With Salesforce.com's annual jamboree Dreamforce in San Francisco just around the corner, expect the term Social Enterprise to loom high on the agenda for the next few weeks with the concept set to dominate much of the Cloud Computing firm's agenda for the conference. In anticipation of that, here are some teaser comments from CEO Marc Benioff that might provide food for thought if you're one of the 40,000 punters descending on the Moscone Centre at the end of the month.
On the advent of the social enterprise:
“ For our top 1,000 customers, we're defining for them at the C-level, what the social enterprise is. Every executive has multiple customers, and we're all out there positioning what is the social enterprise. We have really found a way to help companies go to the next level. They've worked a lot on their back offices. their ledgers, their payables, their receivables. They've got their Oracle, their SAP, all the horrible stuff in there, but in their front office, they just have not really evolved in a long time. It's not just about SFA or call centre, it's about rethinking their customer experience. That is the company we want to be. We want to be a company that defines what you do with your customers. The way you're going to interact with your customers and be more successful than ever before, is by becoming a social enterprise. ”
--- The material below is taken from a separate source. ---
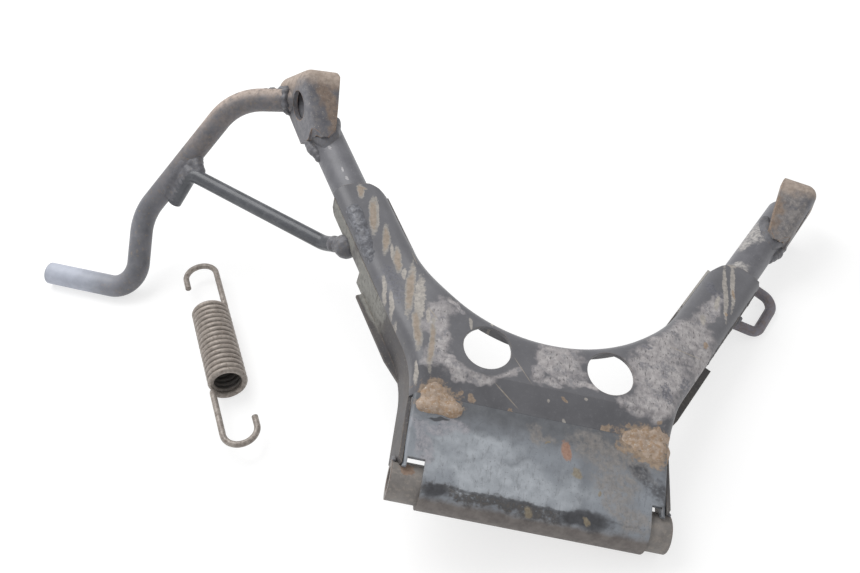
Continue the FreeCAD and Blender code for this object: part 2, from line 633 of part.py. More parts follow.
# ---- assembly -----------------------------------------------------------------------------------
def stand_parts():
    """Every piece of the stand, in its own frame."""
    outside = body_envelope(0)
    sheet_walls = body_block(0, 0).cut(body_block(SHEET, -5))
    front = front_shell(outside, body_envelope(SHEET))
    rear = rear_shell(sheet_walls)
    plate = apron()
    shoe = foot_shoe()
    tube = pivot_tube()
    right_skin = on_leg(shoe_block(0), 1)
    run = LEFT_LEG_END - LEG_START
    right_leg = Part.makeCylinder(LEG_RADIUS, run, leg_point(LEG_START, 0, 0, 1), V(SIN, COS, 0))
    right_sleeve = on_leg(sleeve_block(0), 1)
    left_skin, left_leg, left_sleeve = [mirrored(s) for s in (right_skin, right_leg, right_sleeve)]
    lever = foot_lever(left_skin)
    brace = lever_brace([left_sleeve, lever])
    eye = spring_eye([right_sleeve, right_leg])
    corner = [outside, under_apron(), tube]
    pieces = {
        "front_shell": front,
        "apron_plate": plate,
        "pivot_tube": tube,
        "foot_lever": lever,
        "lever_brace": brace,
        "spring_eye": eye,
        "left_crease_weld": crease_weld(-44.0, -70.0, 4.6, CREASE_Z, corner),
        "right_crease_weld": crease_weld(66.0, 46.0, 4.4, CREASE_Z - 1.5, corner),
        "lever_weld": lever_weld([left_skin, left_leg, lever]),
        "brace_lever_weld": brace_lever_weld([lever, brace]),
        "brace_leg_weld": brace_leg_weld([left_sleeve, brace, left_leg]),
        "spring_eye_welds": eye_welds([right_sleeve, right_leg, eye]),
    }
    sleeve_fill = on_leg(box((-5, -60, -8), (SLEEVE_OUTER, 20, 7)), 1)
    side_seam = seam_weld(SLEEVE_OUTER + 0.3, SEAM_Z - LEG_Z + 0.6, SLEEVE_END - 5, -44, 2.0,
                          [outside, right_sleeve, sleeve_fill, rear])
    corner_seam = seam_weld(10.4, 11.0, 20, -28, 3.4, [outside])
    pieces["right_seam_weld"] = side_seam
    pieces["left_seam_weld"] = mirrored(corner_seam)
    foot = foot_weld([right_leg, shoe])
    pivot = pivot_weld([tube, rear])
    pieces["right_leg_tube"] = leg_tube(LEG_END)
    pieces["left_leg_tube"] = mirrored(leg_tube(LEFT_LEG_END))
    for name, shape in (("rear_shell", rear), ("foot_shoe", shoe), ("foot_weld", foot), ("pivot_weld", pivot)):
        pieces["right_" + name] = shape
        pieces["left_" + name] = mirrored(shape)
    return pieces


def spring_parts():
    """The loose return spring: one wire, cut where the stretching coil meets each hook."""
    return {
        "spring_coil": spring_coil(),
        "spring_fixed_hook": spring_hook(HOOK_TURN, -FAR_HOOK + WIRE_RADIUS + COIL_RADIUS, -FAR_TIP, 0),
        "spring_moving_hook": spring_hook(COIL_TURNS - HOOK_TURN, NEAR_HOOK - WIRE_RADIUS - COIL_RADIUS,
                                          NEAR_TIP, 0.3),
    }


parts = {name: lay_down(shape) for name, shape in stand_parts().items()}
lowest = min(shape.optimalBoundingBox(False, False).ZMin for shape in parts.values())
for shape in parts.values():
    shape.translate(V(0, 0, -lowest))
parts.update(spring_parts())
bounds = FreeCAD.BoundBox()
for shape in parts.values():
    bounds.add(shape.optimalBoundingBox(False, False))
for name, shape in parts.items():
    shape.translate(V(-bounds.Center.x, -bounds.Center.y, -bounds.ZMin))
    shape.exportStep("parts/" + name + ".step")
    print(name, shape.ShapeType, shape.isValid(), len(shape.Solids), round(shape.Volume, 1))
print(bounds)
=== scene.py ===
# %% [markdown]
# # A scooter's centre stand and its loose return spring
# The real stand is a welded frame: pressed sheet, tubes and bent bars under one coat of black
# enamel, years old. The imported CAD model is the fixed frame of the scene. This script gives its
# pieces worn finishes, and models again in mesh what CAD leaves plain: weld beads and spring wire.

# %% Load the frame
import json
import math
import random
import bmesh
import bpy
from mathutils import Euler, Matrix, Vector


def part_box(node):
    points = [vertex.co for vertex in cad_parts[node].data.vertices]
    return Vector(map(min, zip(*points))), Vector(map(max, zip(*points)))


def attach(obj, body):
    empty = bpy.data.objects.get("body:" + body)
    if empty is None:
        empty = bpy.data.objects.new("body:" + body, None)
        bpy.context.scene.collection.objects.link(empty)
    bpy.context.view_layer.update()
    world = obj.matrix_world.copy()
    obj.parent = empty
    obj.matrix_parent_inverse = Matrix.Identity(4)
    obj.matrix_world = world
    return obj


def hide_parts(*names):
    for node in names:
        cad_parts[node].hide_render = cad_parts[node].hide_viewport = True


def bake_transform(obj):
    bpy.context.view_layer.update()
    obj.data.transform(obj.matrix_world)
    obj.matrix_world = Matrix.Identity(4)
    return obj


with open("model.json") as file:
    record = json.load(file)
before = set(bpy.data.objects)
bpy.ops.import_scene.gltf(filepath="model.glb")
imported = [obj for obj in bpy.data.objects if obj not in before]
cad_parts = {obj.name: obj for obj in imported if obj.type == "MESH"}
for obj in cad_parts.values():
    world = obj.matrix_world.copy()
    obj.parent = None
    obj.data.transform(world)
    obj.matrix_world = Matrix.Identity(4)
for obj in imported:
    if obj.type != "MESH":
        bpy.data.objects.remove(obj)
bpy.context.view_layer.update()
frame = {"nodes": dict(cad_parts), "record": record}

nodes = frame["nodes"]

# %% [markdown]
# ## The stand's own axes
# The stand lies tilted, propped on its lever. Its wear follows its own shape and not the table, so
# marks are placed in the stand's axes: X along the pivot tube, Y towards the feet, Z to the front,
# in millimetres from the middle of the tube. A matrix takes such a place into the scene's metres.

# %% Stand axes and leg axes
MM = 0.001
LAY_ABOUT_X = math.radians(6.31)
LAY_ABOUT_Y = math.radians(14.64)
LEG_ANGLE = math.radians(30)
LEG_POINT = Vector((108.7, 150.0, 7.5))

tube_low, tube_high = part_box("pivot_tube")
PIVOT = (tube_low + tube_high) / 2
LAY = Euler((LAY_ABOUT_X, LAY_ABOUT_Y, 0))
STAND = Matrix.Translation(PIVOT) @ LAY.to_matrix().to_4x4() @ Matrix.Scale(MM, 4)
print("middle of the pivot tube:", [round(v, 4) for v in PIVOT])


def leg_place(along, outward, front, side):
    """Place in the stand's axes from leg axes: along the leg, out from its middle, to the front."""
    x = LEG_POINT.x + along * math.sin(LEG_ANGLE) + outward * math.cos(LEG_ANGLE)
    y = LEG_POINT.y + along * math.cos(LEG_ANGLE) - outward * math.sin(LEG_ANGLE)
    return Vector((side * x, y, LEG_POINT.z + front))


# %% [markdown]
# ## Camera
# One camera looks down at the stand from in front of its pivot tube. A CAD bounding box gives the
# tube's place, so the camera is tied to it and follows if the model shifts on its origin. Its
# place is in millimetres from the tube's middle, and its turns are in degrees.

# %% Camera
LENS = 39.14
SENSOR_WIDTH = 36.0
CAMERA_PLACE = Vector((-5.043, -257.428, 433.638))
CAMERA_TURNS = (43.924, 2.776, 5.634)
camera_data = bpy.data.cameras.new("camera")
camera_data.lens = LENS
camera_data.sensor_width = SENSOR_WIDTH
camera = bpy.data.objects.new("camera", camera_data)
camera.location = PIVOT + CAMERA_PLACE * MM
camera.rotation_euler = [math.radians(angle) for angle in CAMERA_TURNS]
bpy.context.scene.collection.objects.link(camera)
bpy.context.scene.camera = camera
print("camera at", [round(v, 3) for v in camera.location])

# %% [markdown]
# ## Light
# A white room gives most of the light, and one wide softbox above the left side gives the satin
# paint its soft highlights and the floor its faint shadows. The level is plain: a colour renders
# about as it is written. The camera sees the room as pure white, but it lights less than that.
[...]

On being friends with your car:
“The CEO of Toyota came over to my house and he said, 'What am I supposed to do with my company?' And I kind of was, 'Well, I'm not exactly sure.' I looked down and I grabbed my hat and I pulled a rabbit out of it, and I said, 'You need a friend and your friend should be your car in the way of a Toyota Corolla and a Toyota Tacoma.' And the Toyota Friend should be a car on the social network that is talking to you. Then as we start to build it out for him, I started to lay out all the things that he should do for Toyota - build the Toyota Friend, put in Chatter and build an employee social network, get your sales force aligned, custom build his customer service, get his dealers onboard, get it rebuilt with these kind of legacy factory applications, and build this integrated environment. At the end of it, I'm like, 'Wow, what is this?' And after we looked at it, we're like, 'Well, are we building a customer Cloud? Is that what it is?' And we're like 'Well, that's not exactly it.' And then we're like, 'This is really the social enterprise. This is the next step in business'.”
How social networks are changing customer management:
“Companies realise they need to meet customers where they are today on social networks like Facebook and Twitter…Tyco ADT, the leading home security company. ADT will be taking the social enterprise directly to the customer by arming its 4,000 field reps with iPads. These iPads will be loaded with mobile apps that allow ADT to deliver as much more powerful service than ever before. And to think that at the beginning of last year, iPad didn't even exist. The pace at which these companies are embracing social enterprise is amazing.”
Why the social enterprise push is a differentiator:
“A great example is Chartis Property and Casualty, which selected Salesforce for 10,000 seats of the Sales Cloud and 40,000 chatter seats. Chartis's vision for the social enterprise is an employee social network that fuels a new level of collaboration between their sales people and other in global employees across 117 countries. The Chartis Social Enterprise will allow sales teams to engage customers in a whole new way and proactively reach out to customers before policies expire.”
On how the Force.com PaaS strategy empowers a social enterprise:
“One of the world's great luxury brands, Burberry, selected Force.com to create a social enterprise for it's employees, partners, suppliers and customers. They plan to create an employee social network tailored to Burberry's exact theme brand standards that will allow it's associates, creative teams, partners and vendors to collaborate like never before. Burberry will also be delivering next generation social apps that let customers experience the Burberry brand and culture anywhere on any device. It's an amazing vision, it's only possible to social enterprise platform. ”
On monetising PaaS:
“We're looking at new ways to be more deeply monetise Force.com…the way we charge for Force.com is, it's on a per user basis, and then you can get all the apps you can eat. I think that we would really like to move more to a per app model on Force.com. That was certainly a great way to get going with the product, but wow, we have seen companies, so many companies build so many apps on Force.com that I think we're ready to start talking about per app pricing, not just per user pricing. ”
On why the social enterprise is leading to enterprise licensing:
“We've seen Salesforce deliver enterprise license agreements, but it just has not been a big focus for us. As we've moved to the social enterprise, our customers are saying, 'What about social enterprise license agreements?' And when we look at these SELAs, we're like, 'Wow, how do we deliver to this customer a full social enterprise license?' I was in plenty of customers this quarter where they're like, 'Well, I don't know about this per user pricing over here, and I don't know about the Force.com pricing over there. And what about Radian6 over here? And what about the Jigsaw pricing over there, and blah, blah, blah?' And we're like, 'We've got to take this off the table and give these customers the ability to step way out with SELAs.'..One of the really great areas for us to optimise which is pricing, which we just have not touched in a long time and we can offer customers much better deals.”